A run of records
--- BEGIN ---

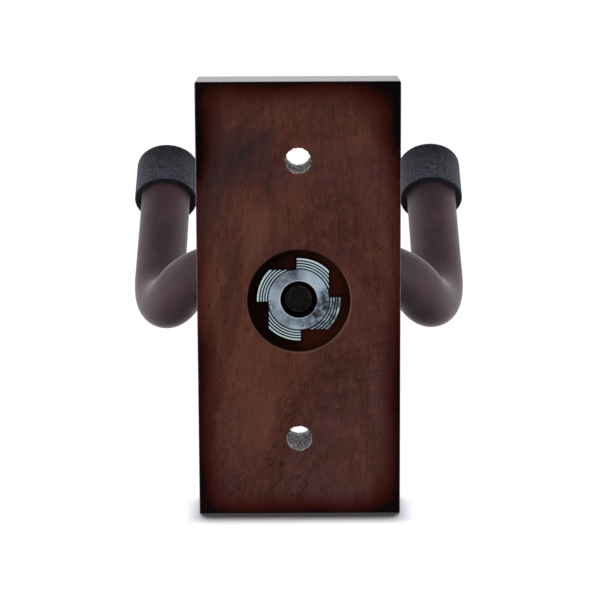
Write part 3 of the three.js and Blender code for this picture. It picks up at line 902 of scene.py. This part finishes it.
def inside_cap(corners):
    """An arm's corners with the last one drawn back from the end of the cap to inside its wall."""
    corners[-1] -= (corners[-1] - corners[-2]).normalized() * (CAP_WALL + SEAT_GAP)
    return corners


def yoke_bar():
    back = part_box("yoke_rod")[0].y
    front = CROSSBAR_REACH + BAR_RADIUS
    left = inside_cap(arm_corners(-1))
    right = inside_cap(arm_corners(1))
    bends = [KNEE_BEND, SHOULDER_BEND, SHOULDER_BEND, KNEE_BEND]
    shape = closed_ends(bent_tube([*left[:0:-1], *right[1:]], BAR_RADIUS, bends, 32))
    neck = COLLAR_RADIUS - COLLAR_CHAMFER
    shape = worked(shape, turned([
        (0, back), (neck, back), (COLLAR_RADIUS, back + COLLAR_CHAMFER),
        (COLLAR_RADIUS, front - COLLAR_CHAMFER), (neck, front), (0, front)], 96), "UNION")
    socket = NUT_CREST + BORE_PLAY
    shape = worked(shape, turned([
        (0, back - CUT_CLEAR), (socket, back - CUT_CLEAR), (socket, back + SOCKET_DEPTH),
        (0, back + SOCKET_DEPTH)], 96))
    for side in (-1, 1):
        shape = worked(shape, weld_bead(side), "UNION")
    return shape


add_piece("yoke_bar", yoke_bar(), black_steel("blackened_bar"), "yoke", "yoke_rod",
          32)

# ---------------------------------------------------------------------------------------------
# Sleeves. Thick extruded rubber tube, dark plum-brown and matt with a faint bloom, pushed onto
# each arm from its end before the cap goes on. It follows the bends smoothly.
# ---------------------------------------------------------------------------------------------

SLEEVE_RADIUS = 7.4 * MM
SLEEVE_WALL = 2.35 * MM
SLEEVE_START = 9.5 * MM
SLEEVE_END_ROUND = 0.5 * MM


def sleeve(side):
    corners = inside_cap(arm_corners(side))
    corners[0].x = side * SLEEVE_START
    shape = bent_tube(corners, SLEEVE_RADIUS, [SHOULDER_BEND, KNEE_BEND], 64, 40)
    ends = [edge for edge in shape.edges if edge.is_boundary]
    bmesh.ops.solidify(shape, geom=shape.faces[:], thickness=SLEEVE_WALL)
    round_edges(shape, [edge for edge in ends if edge.is_valid], SLEEVE_END_ROUND, 4)
    return shape


def sleeve_rubber(name):
    rubber = Finish(name, Specular_IOR_Level=0.36, Sheen_Weight=0.8, Sheen_Roughness=0.25,
                    Sheen_Tint=srgb(255, 240, 240))
    spot = rubber.place()
    bloom = rubber.cloud(spot, 0.09, 3.0, 0.5)
    grain = rubber.cloud(spot, 1.7, 4.0, 0.75)
    body = rubber.mixed(bloom.rise(0.35, 0.65), srgb(82, 58, 62), srgb(96, 71, 76))
    body = rubber.mixed(grain.rise(0.42, 0.62) * 0.5, body, srgb(54, 37, 41))
    rubber.feed("Base Color", body)
    rubber.feed("Roughness", 0.46 + bloom * 0.08 + grain * 0.1)
    rubber.relief(grain, 0.03 * MM)
    return rubber.material


plum_rubber = sleeve_rubber("plum_rubber")
for word, side in (("left", -1), ("right", 1)):
    add_piece(f"rubber_sleeve_{word}", sleeve(side), plum_rubber, "yoke", f"sleeve_{word}",
              60)

# ---------------------------------------------------------------------------------------------
# End caps. Moulded blue-black rubber cups pushed over the ends of the sleeves, with a fine
# spark-eroded texture from the mould, a rounded end and a squared-off mouth.
# ---------------------------------------------------------------------------------------------

CAP_LENGTH = 16 * MM
CAP_RADIUS = 9.5 * MM
CAP_BORE = 7.7 * MM
CAP_FLOOR_CHAMFER = 0.5 * MM
CAP_END_ROUND = 1.8 * MM
CAP_RIM_ROUND = 0.45 * MM
CAP_CROWN = 0.25 * MM


def end_cap(side):
    """A cup turned about Y with its flat end at the origin, then set on the end of its arm."""
    crown = [(CAP_RADIUS * share, CAP_CROWN * (1 - share ** 2)) for share in (0.55, 0.3, 0)]
    mouth = CAP_RIM_ROUND - CAP_LENGTH
    shape = turned([
        (0, -CAP_WALL), (CAP_BORE - CAP_FLOOR_CHAMFER, -CAP_WALL),
        (CAP_BORE, -CAP_WALL - CAP_FLOOR_CHAMFER),
        *arc((CAP_BORE + CAP_RIM_ROUND, mouth), CAP_RIM_ROUND, 180, 270, 4),
        *arc((CAP_RADIUS - CAP_RIM_ROUND, mouth), CAP_RIM_ROUND, 270, 360, 4),
        *arc((CAP_RADIUS - CAP_END_ROUND, -CAP_END_ROUND), CAP_END_ROUND, 0, 85, 8), *crown], 96)
    corners = arm_corners(side)
    along = (corners[-1] - corners[-2]).normalized()
    turn = Vector((0, 1, 0)).rotation_difference(along).to_matrix().to_4x4()
    bmesh.ops.transform(shape, matrix=Matrix.Translation(corners[-1]) @ turn, verts=shape.verts)
    return shape


def cap_rubber(name):
    rubber = Finish(name, Specular_IOR_Level=0.16, Sheen_Weight=0.45, Sheen_Roughness=0.3,
                    Sheen_Tint=srgb(235, 240, 255))
    spot = rubber.place()
    _, y, z = rubber.parts(spot)
    patches = rubber.cloud(spot, 0.16, 3.0, 0.5)
    pimples = rubber.cloud(spot, 1.9, 3.0, 0.8)
    body = rubber.mixed(patches.rise(0.35, 0.65), srgb(44, 43, 56), srgb(58, 57, 70))
    body = rubber.mixed(pimples.rise(0.44, 0.58) * 0.65, body, srgb(120, 120, 134))

    # Painted shade darkens the caps towards their tips, and more painted shade lies round the mouths.
    # The arms lean sideways so little that one measure along them does for both caps.
    tip = arm_corners(1)[-1]
    along = (tip - arm_corners(1)[-2]).normalized()
    from_tip = (tip.dot(along) - along.x * tip.x) / MM - y * along.y - z * along.z
    body = rubber.mixed((1 - from_tip.rise(0, CAP_LENGTH / MM * 0.9)) * 0.8, body, srgb(8, 8, 16))
    mouth = from_tip.rise((CAP_LENGTH - CAP_RIM_ROUND) / MM, CAP_LENGTH / MM)
    # Painted shade round the mouth.
    body = rubber.mixed(mouth * 0.85, body, srgb(8, 7, 9))
    rubber.feed("Base Color", body)
    rubber.feed("Roughness", 0.6 + pimples * 0.2)
    rubber.relief(pimples, 0.2 * MM)
    return rubber.material


blue_black_rubber = cap_rubber("blue_black_rubber")
for word, side in (("left", -1), ("right", 1)):
    add_piece(f"rubber_cap_{word}", end_cap(side), blue_black_rubber, "yoke", f"end_cap_{word}",
              60)
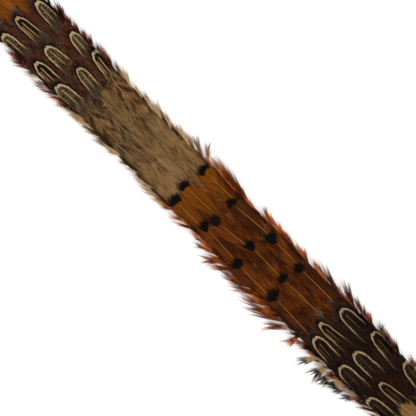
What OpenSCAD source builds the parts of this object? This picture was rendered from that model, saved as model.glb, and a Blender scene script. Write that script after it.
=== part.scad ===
// Quill pen with a flat plume dressed in courses of small body feathers.
// The pen lies along X with its nib at -X and the plume's tip at +X, at rest on z = 0.
// The origin is on the resting plane, under the middle of the pen's length.

/* [Nib] */
// Length of the nib from its heel to its point
nib_length = 35; // [30:0.5:42]
// Length of nib that stands out of the ferrule
nib_exposed = 22; // [16:0.5:26]
// Outer radius of the nib's curved shell
nib_r = 3.5; // [2.9:0.1:4.2]
// Thickness of the nib's steel
nib_wall = 0.3; // [0.2:0.05:0.4]
// Length of the nib's taper from its shoulders to its point
nib_taper = 15; // [10:0.5:16]
// Width of the nib's point
nib_point_w = 0.7; // [0.4:0.1:1.2]
// Width of the slit between the tines
slit_w = 0.12; // [0.08:0.01:0.2]
// Radius of the breather hole
breather_r = 0.65; // [0.4:0.05:0.9]

/* [Ferrule] */
// Length of the ferrule from its mouth to its shoulder
ferrule_length = 20; // [17:0.5:28]
// Thickness of the ferrule's wall at its mouth
ferrule_wall = 0.5; // [0.4:0.05:0.8]
// How far the ferrule's shoulder stands out past its mouth
shoulder_flare = 0.46; // [0.3:0.02:0.7]
// Radius of the screw stub
stub_r = 2.2; // [1.8:0.1:2.6]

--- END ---

→ Exercise details: Return only the lines spanning from the first line of the material through the line with "SLEEVE_END_ROUND = 0.5 * MM", copied exactly, both ends kept.

→ Right answer:
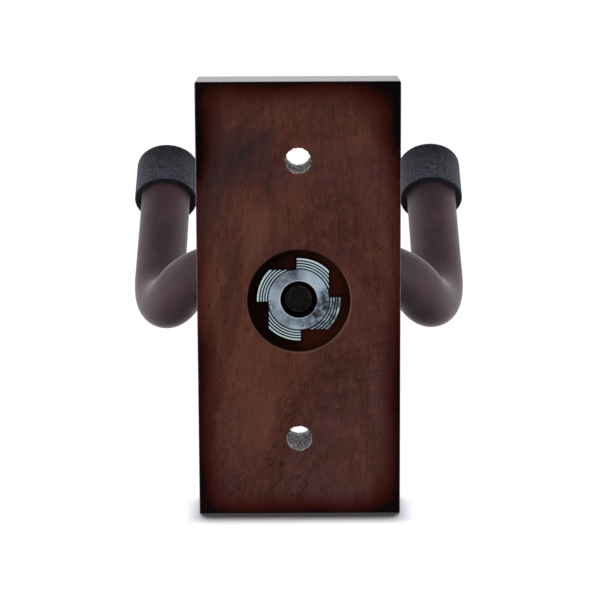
Write part 3 of the three.js and Blender code for this picture. It picks up at line 902 of scene.py. This part finishes it.
def inside_cap(corners):
    """An arm's corners with the last one drawn back from the end of the cap to inside its wall."""
    corners[-1] -= (corners[-1] - corners[-2]).normalized() * (CAP_WALL + SEAT_GAP)
    return corners


def yoke_bar():
    back = part_box("yoke_rod")[0].y
    front = CROSSBAR_REACH + BAR_RADIUS
    left = inside_cap(arm_corners(-1))
    right = inside_cap(arm_corners(1))
    bends = [KNEE_BEND, SHOULDER_BEND, SHOULDER_BEND, KNEE_BEND]
    shape = closed_ends(bent_tube([*left[:0:-1], *right[1:]], BAR_RADIUS, bends, 32))
    neck = COLLAR_RADIUS - COLLAR_CHAMFER
    shape = worked(shape, turned([
        (0, back), (neck, back), (COLLAR_RADIUS, back + COLLAR_CHAMFER),
        (COLLAR_RADIUS, front - COLLAR_CHAMFER), (neck, front), (0, front)], 96), "UNION")
    socket = NUT_CREST + BORE_PLAY
    shape = worked(shape, turned([
        (0, back - CUT_CLEAR), (socket, back - CUT_CLEAR), (socket, back + SOCKET_DEPTH),
        (0, back + SOCKET_DEPTH)], 96))
    for side in (-1, 1):
        shape = worked(shape, weld_bead(side), "UNION")
    return shape


add_piece("yoke_bar", yoke_bar(), black_steel("blackened_bar"), "yoke", "yoke_rod",
          32)

# ---------------------------------------------------------------------------------------------
# Sleeves. Thick extruded rubber tube, dark plum-brown and matt with a faint bloom, pushed onto
# each arm from its end before the cap goes on. It follows the bends smoothly.
# ---------------------------------------------------------------------------------------------

SLEEVE_RADIUS = 7.4 * MM
SLEEVE_WALL = 2.35 * MM
SLEEVE_START = 9.5 * MM
SLEEVE_END_ROUND = 0.5 * MM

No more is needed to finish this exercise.